◆ WHAT IS EXPECTED ◆
Filter the records below down to lines containing "More".

(Records contained in a dataset)
»»

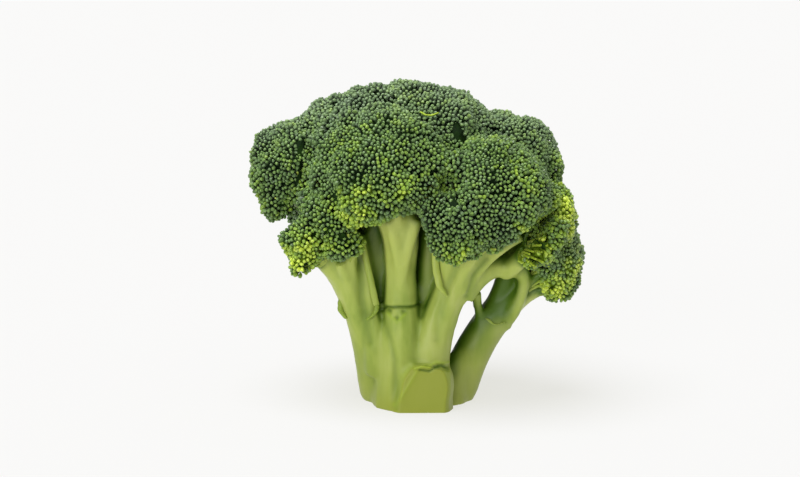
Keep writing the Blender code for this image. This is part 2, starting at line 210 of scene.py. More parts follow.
# %% The plan of the florets
FLORETS = {
    # name: middle, facing, radius, route (foot and two handles), girth (foot, waist, neck)
    "top": ((0, 6, 99), (0.08, -0.05, 1.0), 36,
            ((0, 2, 0), (0, 3, 40), (1, 5, 75)), (11.0, 8.5, 12.0)),
    "top_left": ((-23.5, 4, 100), (-0.36, -0.05, 0.92), 28.5,
                 ((-6, 4, 20), (-8, 4, 45), (-17, 5, 76)), (8.0, 7.0, 9.0)),
    "front": ((-14.5, -19.5, 99), (-0.14, -0.63, 0.77), 28.5,
              ((-7, -8, 0), (-7.0, -11, 50), (-6, -12, 78)), (10.0, 6.4, 9.6)),
    "right": ((30, -18, 86.5), (0.42, -0.66, 0.62), 28.5,
              ((4, -8, 0), (0.5, -10, 34), (17, -11, 52)), (9.5, 7.2, 10.0)),
    "mid_front": ((11.5, -28, 78.5), (-0.10, -0.85, 0.35), 17,
                  ((10, -11, 36), (13, -12, 50), (13.5, -15, 66)), (6.0, 4.6, 6.0)),
    "left": ((-50.8, 3, 99), (-0.78, -0.22, 0.60), 22.5,
             ((-12, 8, 0), (-17, 6, 48), (-36, 6, 76)), (8.5, 6.0, 7.0)),
    "lower_left": ((-37, -15, 72.5), (-0.66, -0.64, 0.16), 20.5,
                   ((-15, 6, 0), (-19, -5, 30), (-28, -8, 49)), (9.0, 6.6, 8.5)),
    "left_rim": ((-45.5, -18, 68.2), (-0.72, -0.60, -0.10), 8.2,
                 ((-26, -8, 48), (-31, -10, 53), (-38, -14, 61)), (4.4, 3.8, 4.2)),
    "back_right": ((41, 16, 101), (0.60, 0.20, 0.75), 22.5,
                   ((36, 6, 54), (38, 10, 64), (39, 13, 78)), (5.5, 5.5, 7.5)),
    "mid_right": ((52, 3, 78), (0.85, -0.25, 0.35), 15.5,
                  ((36, -3, 56), (41, -1, 62), (45, 1, 68)), (5.5, 5.0, 6.0)),
    "low_right": ((56.5, 10, 57), (0.85, -0.25, 0.05), 18,
                  ((15.5, 5, 0), (20.5, 7, 20), (34, 11, 41)), (8.3, 7.4, 6.8)),
    "right_rim": ((47.5, -13, 68), (0.60, -0.68, -0.05), 11.5,
                  ((35, -4, 56), (39, -7, 58), (43, -10, 63)), (4.4, 4.0, 4.6)),
    "back": ((2, 37, 90), (0.0, 0.80, 0.60), 31,
             ((-4, 10, 0), (-3, 14, 45), (0, 24, 70)), (9.5, 7.0, 10.0)),
    "back_left": ((-35, 32, 83), (-0.62, 0.65, 0.40), 25,
                  ((-12, 9, 10), (-14, 13, 40), (-24, 22, 61)), (8.0, 6.2, 8.0)),
    "low_back_left": ((-13, 42, 64), (-0.25, 0.90, 0.10), 18,
                      ((-8, 11, 10), (-9, 16, 32), (-11, 26, 49)), (7.0, 5.4, 6.2)),
    "low_back_right": ((27, 37, 70), (0.45, 0.82, 0.18), 20,
                       ((3, 9, 0), (4, 13, 34), (14, 21, 54)), (8.0, 6.0, 7.0)),
}


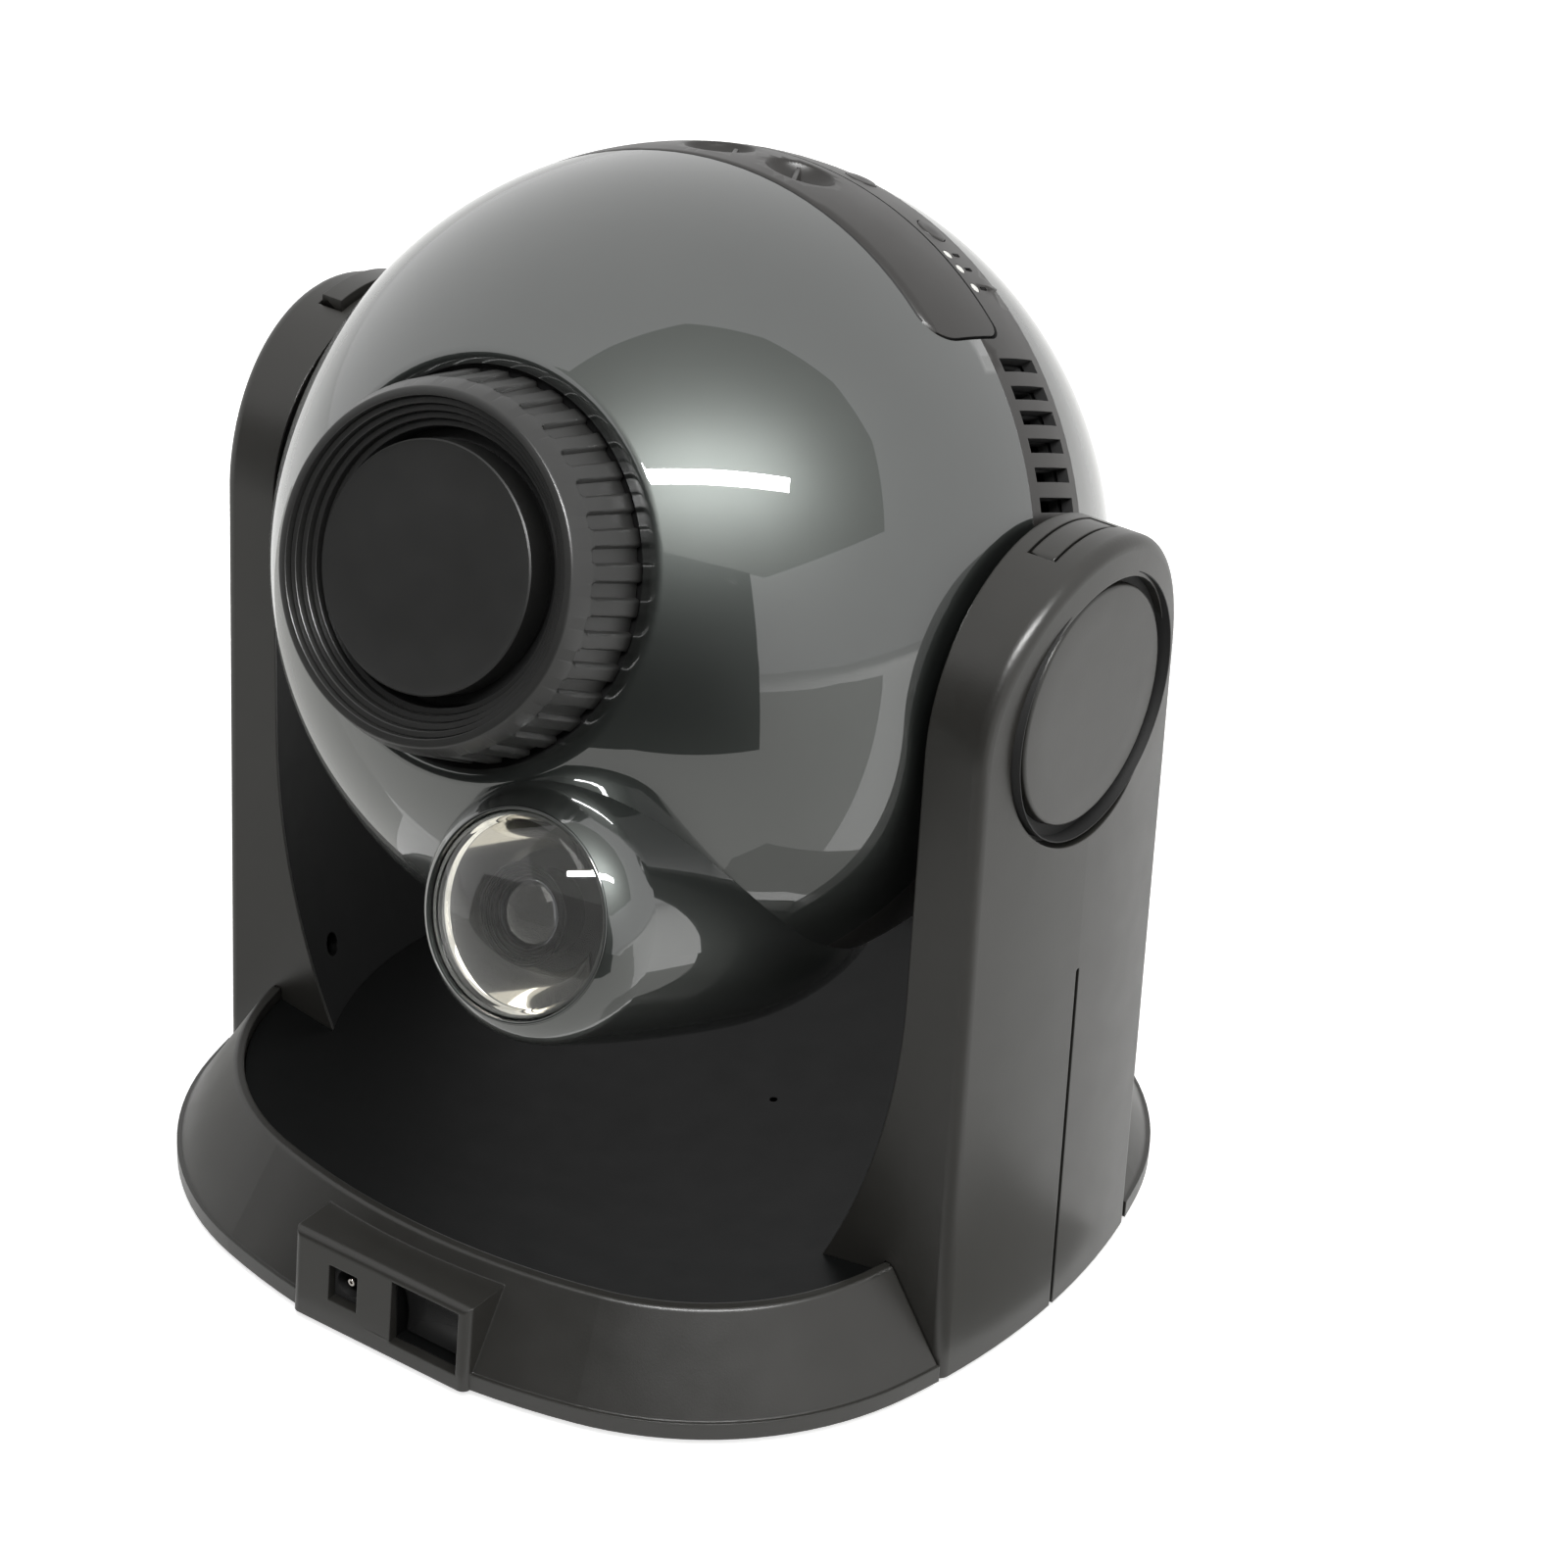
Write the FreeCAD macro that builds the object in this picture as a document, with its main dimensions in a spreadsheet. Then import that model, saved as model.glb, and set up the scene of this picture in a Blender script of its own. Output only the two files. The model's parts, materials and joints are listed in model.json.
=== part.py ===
"""Home planetarium projector: an optical ball that tilts in a yoke on a dished base.

Frame: millimetres, +Z up, origin on the table under the middle of the base.
The yoke axis runs along X. The lens looks towards -Y and upwards.
Pieces of the head are drawn in the ball's own axes, with the origin at the ball's centre:
X along the yoke axis, Y upwards across the lens axis, Z forwards along the lens axis.
"""
import FreeCAD, Part
import math
import operator
import os
import Sketcher
from FreeCAD import Placement, Rotation, Vector

DRIVING = [
    ("foot_height", 1.5, "gap between table and base edge"),
    ("base_half", 102.7, "half width of the base at the middle of a side"),
    ("side_radius", 175.0, "gentle curve of each side, in plan"),
    ("corner_radius", 70.7, "round corner of the base, in plan"),
    ("lip_height", 4.0, "upright edge round the foot of the base"),
    ("lip_step", 0.8, "small step where the slope meets the upright edge"),
    ("rim_height", 25.1, "crest of the rim above the table"),
    ("rim_inset", 13.1, "how far the slope leans in from foot to crest"),
    ("rim_land", 2.1, "flat top of the rim"),
    ("base_wall", 2.4, "moulded wall of the base"),
    ("ledge_width", 5.0, "ledge that carries the dish"),
    ("ledge_top", 11.0, "ledge above the table"),
    ("plate_thickness", 2.4, "bottom plate"),
    ("dish_floor", 14.0, "lowest point of the dish above the table"),
    ("dish_curve", 488.0, "radius of the shallow dish"),
    ("dish_wall", 2.5, "moulded wall of the dish"),
    ("small_gap", 0.3, "gap between neighbouring mouldings"),
    ("pivot_height", 147.0, "yoke axis above the table"),
    ("lens_elevation", 21.0, "lens axis above the horizon at rest, in degrees"),
    ("arm_half", 36.6, "half width of an arm at its round top"),
    ("arm_foot_half", 37.3, "half width of an arm at its foot"),
    ("arm_wall", 2.6, "moulded wall of an arm"),
    ("arm_lean", 1.78, "how far the outer face leans in between foot and yoke axis"),
    ("arm_round", 2.8, "rounded outer edge of an arm"),
    ("bowl_radius", 91.3, "inner face of the arms from the upright axis"),
    ("flare_radius", 181.0, "curve that brings the inner face in at the foot"),
    ("flare_height", 90.5, "height where that curve starts"),
    ("liner_wall", 2.2, "inner cover of an arm"),
    ("liner_inset", 1.1, "edge of the arm seen round its inner cover"),
    ("recess_radius", 28.5, "round recess of the pivot cap"),
    ("recess_floor", 96.3, "floor of that recess from the middle"),
    ("cap_radius", 27.0, "pivot cap"),
    ("cap_sink", 1.3, "pivot cap below the arm's face"),
    ("cap_wall", 1.4, "moulded wall of the pivot cap"),
    ("groove_width", 1.2, "long groove down an arm, width and depth"),
    ("groove_top", 86.4, "upper end of that groove"),
    ("plug_inner", 87.25, "blanking plug on an arm's top, inner edge"),
    ("plug_width", 6.2, "blanking plug across the arm"),
    ("shaft_radius", 9.0, "trunnion"),
    ("shaft_end", 97.4, "outer end of the trunnion from the middle"),
    ("bush_wall", 2.0, "yoke bush"),
    ("run_fit", 0.06, "radial running fit"),
    ("ball_radius", 88.0, "outside of the ball"),
    ("shell_wall", 2.5, "moulded wall of the ball"),
    ("band_half", 10.0, "half width of the middle band"),
    ("tongue_half", 14.0, "half width of the band's inner tongue"),
    ("tray_plane", 15.75, "star disc in front of the yoke axis"),
    ("lid_rear", 2.0, "rear edge of the tray opening, in front of the yoke axis"),
    ("lid_front", 24.7, "front edge of that opening"),
    ("lid_angle", 84.2, "arc of that opening round the ball, in degrees"),
    ("lid_gap", 0.4, "gap all round the lid"),
    ("disc_radius", 36.0, "star disc"),
    ("gear_teeth", 82.0, "teeth round the disc carrier"),
    ("pinion_teeth", 10.0, "teeth of the pinion"),
    ("ring_rear", 77.4, "rear edge of the focus ring from the ball's centre"),
    ("ring_face", 95.4, "front face of the focus ring"),
    ("ring_radius", 38.6, "focus ring at its rear edge"),
    ("ring_front", 36.6, "focus ring behind its bevel"),
    ("ring_nose", 34.6, "focus ring at its face"),
    ("hood_step", 1.44, "width of each step of the hood"),
    ("hood_rise", 1.4, "depth of each step of the hood"),
    ("ring_ribs", 35.0, "grip ribs round the focus ring"),
    ("rib_gap", 3.1, "width of the hollow between two ribs"),
    ("rib_depth", 0.8, "depth of that hollow"),
    ("barrel_radius", 23.5, "lens barrel"),
    ("mount_radius", 26.0, "tube that carries the lens barrel"),
    ("mount_front", 84.0, "front end of that tube"),
    ("lens_cap_radius", 24.8, "lens cap"),
    ("lens_cap_face", 95.0, "front of the lens cap"),
    ("pod_across", 32.0, "shooting star pod, sideways from the lens axis"),
    ("pod_drop", 60.6, "shooting star pod, below the lens axis"),
    ("pod_radius", 28.9, "thickest part of the pod"),
    ("pod_middle", 19.0, "place of that part along the lens axis"),
    ("pod_tail", 64.0, "length of the tail behind it"),
    ("pod_shoulder", 73.8, "where the side turns into the round nose"),
    ("pod_shoulder_radius", 26.3, "pod at that place"),
    ("pod_nose_curve", 13.5, "curve of the round nose"),
    ("pod_nose", 83.0, "front edge of the pod"),
    ("pod_wall", 2.2, "moulded wall of the pod"),
    ("window_radius", 20.4, "clear dome of the pod"),
    ("window_rise", 7.0, "height of that dome"),
    ("panel_half", 23.6, "half width of the socket panel"),
    ("panel_face", 102.9, "socket panel in front of the middle"),
    ("panel_top", 22.0, "top of the socket panel above the table"),
]

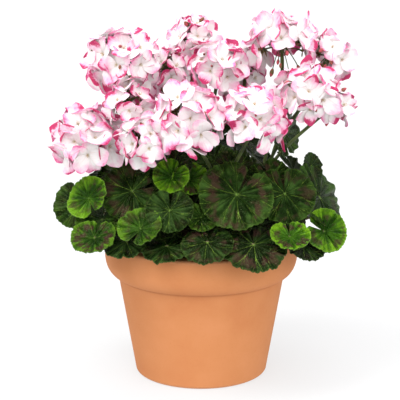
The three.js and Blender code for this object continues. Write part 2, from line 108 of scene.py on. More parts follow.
bpy.ops.mesh.primitive_plane_add(size=40)
floor = bpy.context.object
floor.name = "floor"
floor_paint, _, floor_inputs = finish("pale_floor", 0.9, Specular_IOR_Level=0.1)
floor_inputs["Base Color"].default_value = FLOOR_COLOUR
floor_inputs["Emission Color"].default_value = (1, 1, 1, 1)
floor_inputs["Emission Strength"].default_value = FLOOR_GLOW
floor.data.materials.append(floor_paint)


# ---- pot ------------------------------------------------------------------------------------------
# The pot is thrown red clay, fired and unglazed. Its wall is drawn once as a closed section, with the
# rounded foot, the swollen rim band and the rounded lip, and turned round the pot's axis.
POT_HEIGHT, POT_WALL, POT_FLOOR, FOOT_ROUND, LIP_ROUND = 150, 7, 8, 4, 3
FOOT_RADIUS, NECK_RADIUS, RIM_RADIUS, DRAIN_RADIUS = 71, 90, 104, 8
RIM_UNDER, RIM_CURVE = 110, 22
DRAIN_EDGE = 0.8  # how far the drain hole's edges are broken
CLAY = [(0.53, 0.198, 0.075, 1), (0.56, 0.222, 0.086, 1), (0.595, 0.242, 0.100, 1)]
CLAY_DUST = (0.68, 0.34, 0.18, 1)


def put(tree, kind, into=None, **settings):
    """Adds a node; `into` gives its inputs, each a value or the output that feeds it."""
    node = tree.nodes.new("ShaderNode" + kind)
    for key, value in settings.items():
        setattr(node, key, value)
    for key, value in (into or {}).items():
        if isinstance(value, bpy.types.NodeSocket):
            tree.links.new(value, node.inputs[key])
        else:
            node.inputs[key].default_value = value
    return node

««

◆ ANSWER ◆
Keep writing the Blender code for this image. This is part 2, starting at line 210 of scene.py. More parts follow.
The three.js and Blender code for this object continues. Write part 2, from line 108 of scene.py on. More parts follow.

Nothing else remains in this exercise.